1 mark for stating that it predicts the offender’s likely base or operational area, such as home or workplace.
Discuss the data-driven approach to offender profiling, referring to investigative psychology and geographical profiling. (6 marks)
1 mark for identifying the data-driven approach as a bottom-up, evidence-based approach.
1 mark for describing investigative psychology as using behavioral patterns from crimes to infer offender characteristics.
1 mark for referring to a relevant feature of investigative psychology, such as interpersonal coherence, significance of time and place, or forensic awareness.
1 mark for describing geographical profiling as using offense locations to estimate an offender’s likely base.
1 mark for discussing a strength, such as practical usefulness in narrowing suspects or allocating police resources.
1 mark for discussing a limitation, such as profiles being probabilistic or geographical profiling being less useful for one-off offenses.
FAQ
In rural areas, offenses are often spread over much larger distances, so the predicted zone can become too broad to be very useful.
There may also be fewer roads, fewer linked offenses, and less dense mapping data, which makes spatial patterns harder to detect clearly.
Roads, train lines, bus routes, and major intersections can shape where offenders travel and offend.

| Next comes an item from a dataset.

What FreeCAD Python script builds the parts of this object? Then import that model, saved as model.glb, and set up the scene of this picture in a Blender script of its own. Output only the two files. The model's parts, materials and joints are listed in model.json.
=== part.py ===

An offender may choose locations that are easy to reach rather than simply close to home. This means a crime pattern can reflect travel convenience as much as familiarity with an area.
Modern policing often uses GIS and related mapping tools to plot offense locations quickly and compare them with environmental features.
This can help investigators:
identify clusters
spot likely travel routes
compare new crimes with older linked cases
focus searches more efficiently
The software supports judgment, but it does not replace human interpretation.
Investigative psychology tends to work best when there are repeated offenses showing enough behavioral detail for patterns to emerge.
This makes it especially useful in cases such as:
serial sexual offenses
repeated burglary
arson series
It is usually less informative when an offense is a one-time event with little usable behavioral evidence.
Victim routines can reveal where offender and victim activity patterns may have overlapped.
For example, if victims share similar schedules, locations, or social settings, investigators may infer where the offender searches for targets. This can help refine both behavioral analysis and geographic predictions.